Start of PROVIDED DATA

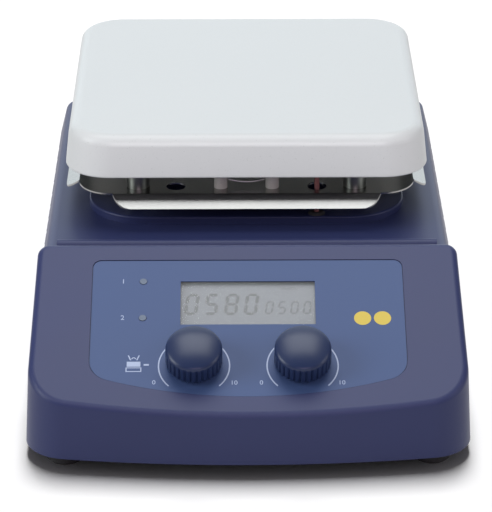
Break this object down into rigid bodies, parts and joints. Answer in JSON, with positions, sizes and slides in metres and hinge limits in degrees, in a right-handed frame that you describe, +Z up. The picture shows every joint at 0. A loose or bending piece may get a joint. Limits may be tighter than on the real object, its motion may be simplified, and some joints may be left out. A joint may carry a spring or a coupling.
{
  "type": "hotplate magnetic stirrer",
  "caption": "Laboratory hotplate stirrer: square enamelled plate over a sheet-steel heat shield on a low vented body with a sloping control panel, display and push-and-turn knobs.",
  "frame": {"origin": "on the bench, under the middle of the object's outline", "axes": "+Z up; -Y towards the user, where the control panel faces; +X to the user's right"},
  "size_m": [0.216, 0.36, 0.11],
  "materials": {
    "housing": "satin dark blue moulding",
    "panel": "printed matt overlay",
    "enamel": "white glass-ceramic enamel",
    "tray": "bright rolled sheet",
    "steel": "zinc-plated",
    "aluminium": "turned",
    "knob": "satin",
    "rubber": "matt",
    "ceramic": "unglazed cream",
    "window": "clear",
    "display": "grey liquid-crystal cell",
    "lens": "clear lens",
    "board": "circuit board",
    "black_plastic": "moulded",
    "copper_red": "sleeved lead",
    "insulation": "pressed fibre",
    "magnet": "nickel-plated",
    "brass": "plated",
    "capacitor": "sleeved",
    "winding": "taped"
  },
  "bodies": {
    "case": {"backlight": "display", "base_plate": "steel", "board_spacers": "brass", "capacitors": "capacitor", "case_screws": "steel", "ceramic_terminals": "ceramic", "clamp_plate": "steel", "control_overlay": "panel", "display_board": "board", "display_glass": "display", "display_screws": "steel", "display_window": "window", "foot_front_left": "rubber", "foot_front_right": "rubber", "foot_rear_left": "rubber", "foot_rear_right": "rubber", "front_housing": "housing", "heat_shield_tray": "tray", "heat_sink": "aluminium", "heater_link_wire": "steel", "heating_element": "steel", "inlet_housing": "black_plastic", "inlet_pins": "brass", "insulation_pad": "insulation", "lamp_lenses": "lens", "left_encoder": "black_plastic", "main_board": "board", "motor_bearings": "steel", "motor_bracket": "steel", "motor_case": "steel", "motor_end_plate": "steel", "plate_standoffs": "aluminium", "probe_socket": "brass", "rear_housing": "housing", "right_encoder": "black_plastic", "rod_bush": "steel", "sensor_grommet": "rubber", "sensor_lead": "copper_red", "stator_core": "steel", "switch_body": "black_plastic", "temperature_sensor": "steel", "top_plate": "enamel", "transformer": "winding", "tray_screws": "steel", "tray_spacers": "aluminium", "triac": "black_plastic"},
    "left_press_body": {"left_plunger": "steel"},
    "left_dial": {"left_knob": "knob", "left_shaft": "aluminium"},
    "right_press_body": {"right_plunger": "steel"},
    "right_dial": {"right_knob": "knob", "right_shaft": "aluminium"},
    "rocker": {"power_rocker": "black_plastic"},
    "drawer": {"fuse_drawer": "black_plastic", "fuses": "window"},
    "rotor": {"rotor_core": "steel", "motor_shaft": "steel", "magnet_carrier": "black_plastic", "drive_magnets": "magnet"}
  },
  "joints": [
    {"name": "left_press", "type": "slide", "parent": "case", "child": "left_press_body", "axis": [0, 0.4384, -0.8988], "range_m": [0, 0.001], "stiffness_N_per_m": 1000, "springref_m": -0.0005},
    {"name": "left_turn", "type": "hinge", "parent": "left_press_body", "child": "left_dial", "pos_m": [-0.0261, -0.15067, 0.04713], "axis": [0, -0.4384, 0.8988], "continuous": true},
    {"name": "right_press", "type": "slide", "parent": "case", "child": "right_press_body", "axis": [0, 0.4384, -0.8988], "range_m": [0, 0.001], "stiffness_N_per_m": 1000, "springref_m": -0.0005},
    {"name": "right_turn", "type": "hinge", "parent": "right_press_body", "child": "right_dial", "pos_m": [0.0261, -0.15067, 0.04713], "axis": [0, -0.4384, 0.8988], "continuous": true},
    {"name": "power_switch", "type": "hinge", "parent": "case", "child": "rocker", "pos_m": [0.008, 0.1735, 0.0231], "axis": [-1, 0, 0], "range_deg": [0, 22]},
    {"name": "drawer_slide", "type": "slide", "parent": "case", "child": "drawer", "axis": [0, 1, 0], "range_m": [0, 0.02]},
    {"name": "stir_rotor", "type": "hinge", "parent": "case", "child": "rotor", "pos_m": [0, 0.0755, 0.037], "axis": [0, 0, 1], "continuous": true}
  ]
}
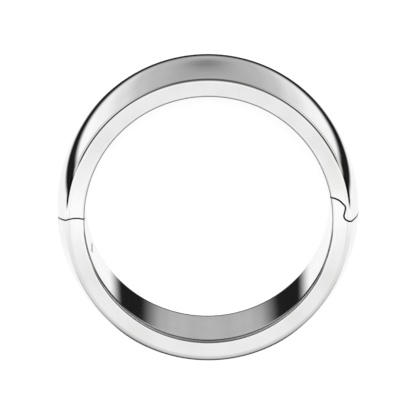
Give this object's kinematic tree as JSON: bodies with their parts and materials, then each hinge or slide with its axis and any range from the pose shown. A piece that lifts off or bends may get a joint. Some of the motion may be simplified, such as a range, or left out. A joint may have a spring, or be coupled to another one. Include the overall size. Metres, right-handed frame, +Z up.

End of PROVIDED DATA

→ TO DO
Write out the entries in full, exactly as given.

→ SOLVED EXERCISE
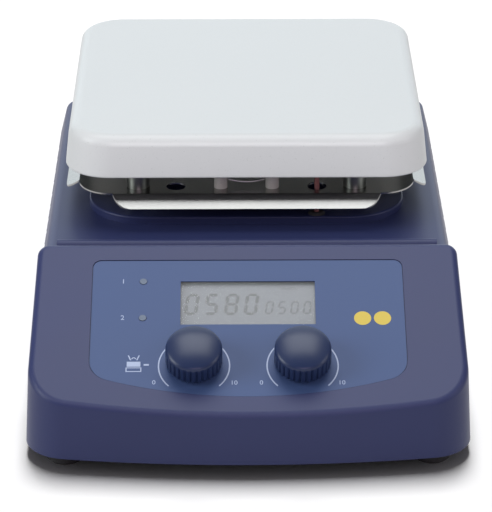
Break this object down into rigid bodies, parts and joints. Answer in JSON, with positions, sizes and slides in metres and hinge limits in degrees, in a right-handed frame that you describe, +Z up. The picture shows every joint at 0. A loose or bending piece may get a joint. Limits may be tighter than on the real object, its motion may be simplified, and some joints may be left out. A joint may carry a spring or a coupling.
{
  "type": "hotplate magnetic stirrer",
  "caption": "Laboratory hotplate stirrer: square enamelled plate over a sheet-steel heat shield on a low vented body with a sloping control panel, display and push-and-turn knobs.",
  "frame": {"origin": "on the bench, under the middle of the object's outline", "axes": "+Z up; -Y towards the user, where the control panel faces; +X to the user's right"},
  "size_m": [0.216, 0.36, 0.11],
  "materials": {
    "housing": "satin dark blue moulding",
    "panel": "printed matt overlay",
    "enamel": "white glass-ceramic enamel",
    "tray": "bright rolled sheet",
    "steel": "zinc-plated",
    "aluminium": "turned",
    "knob": "satin",
    "rubber": "matt",
    "ceramic": "unglazed cream",
    "window": "clear",
    "display": "grey liquid-crystal cell",
    "lens": "clear lens",
    "board": "circuit board",
    "black_plastic": "moulded",
    "copper_red": "sleeved lead",
    "insulation": "pressed fibre",
    "magnet": "nickel-plated",
    "brass": "plated",
    "capacitor": "sleeved",
    "winding": "taped"
  },
  "bodies": {
    "case": {"backlight": "display", "base_plate": "steel", "board_spacers": "brass", "capacitors": "capacitor", "case_screws": "steel", "ceramic_terminals": "ceramic", "clamp_plate": "steel", "control_overlay": "panel", "display_board": "board", "display_glass": "display", "display_screws": "steel", "display_window": "window", "foot_front_left": "rubber", "foot_front_right": "rubber", "foot_rear_left": "rubber", "foot_rear_right": "rubber", "front_housing": "housing", "heat_shield_tray": "tray", "heat_sink": "aluminium", "heater_link_wire": "steel", "heating_element": "steel", "inlet_housing": "black_plastic", "inlet_pins": "brass", "insulation_pad": "insulation", "lamp_lenses": "lens", "left_encoder": "black_plastic", "main_board": "board", "motor_bearings": "steel", "motor_bracket": "steel", "motor_case": "steel", "motor_end_plate": "steel", "plate_standoffs": "aluminium", "probe_socket": "brass", "rear_housing": "housing", "right_encoder": "black_plastic", "rod_bush": "steel", "sensor_grommet": "rubber", "sensor_lead": "copper_red", "stator_core": "steel", "switch_body": "black_plastic", "temperature_sensor": "steel", "top_plate": "enamel", "transformer": "winding", "tray_screws": "steel", "tray_spacers": "aluminium", "triac": "black_plastic"},
    "left_press_body": {"left_plunger": "steel"},
    "left_dial": {"left_knob": "knob", "left_shaft": "aluminium"},
    "right_press_body": {"right_plunger": "steel"},
    "right_dial": {"right_knob": "knob", "right_shaft": "aluminium"},
    "rocker": {"power_rocker": "black_plastic"},
    "drawer": {"fuse_drawer": "black_plastic", "fuses": "window"},
    "rotor": {"rotor_core": "steel", "motor_shaft": "steel", "magnet_carrier": "black_plastic", "drive_magnets": "magnet"}
  },
  "joints": [
    {"name": "left_press", "type": "slide", "parent": "case", "child": "left_press_body", "axis": [0, 0.4384, -0.8988], "range_m": [0, 0.001], "stiffness_N_per_m": 1000, "springref_m": -0.0005},
    {"name": "left_turn", "type": "hinge", "parent": "left_press_body", "child": "left_dial", "pos_m": [-0.0261, -0.15067, 0.04713], "axis": [0, -0.4384, 0.8988], "continuous": true},
    {"name": "right_press", "type": "slide", "parent": "case", "child": "right_press_body", "axis": [0, 0.4384, -0.8988], "range_m": [0, 0.001], "stiffness_N_per_m": 1000, "springref_m": -0.0005},
    {"name": "right_turn", "type": "hinge", "parent": "right_press_body", "child": "right_dial", "pos_m": [0.0261, -0.15067, 0.04713], "axis": [0, -0.4384, 0.8988], "continuous": true},
    {"name": "power_switch", "type": "hinge", "parent": "case", "child": "rocker", "pos_m": [0.008, 0.1735, 0.0231], "axis": [-1, 0, 0], "range_deg": [0, 22]},
    {"name": "drawer_slide", "type": "slide", "parent": "case", "child": "drawer", "axis": [0, 1, 0], "range_m": [0, 0.02]},
    {"name": "stir_rotor", "type": "hinge", "parent": "case", "child": "rotor", "pos_m": [0, 0.0755, 0.037], "axis": [0, 0, 1], "continuous": true}
  ]
}
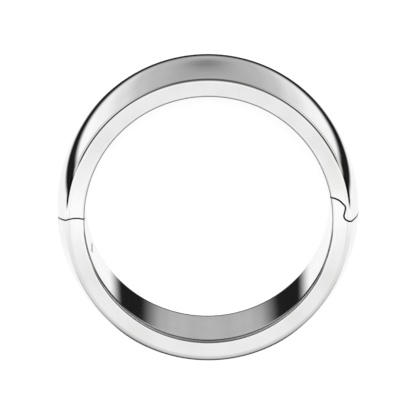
Give this object's kinematic tree as JSON: bodies with their parts and materials, then each hinge or slide with its axis and any range from the pose shown. A piece that lifts off or bends may get a joint. Some of the motion may be simplified, such as a range, or left out. A joint may have a spring, or be coupled to another one. Include the overall size. Metres, right-handed frame, +Z up.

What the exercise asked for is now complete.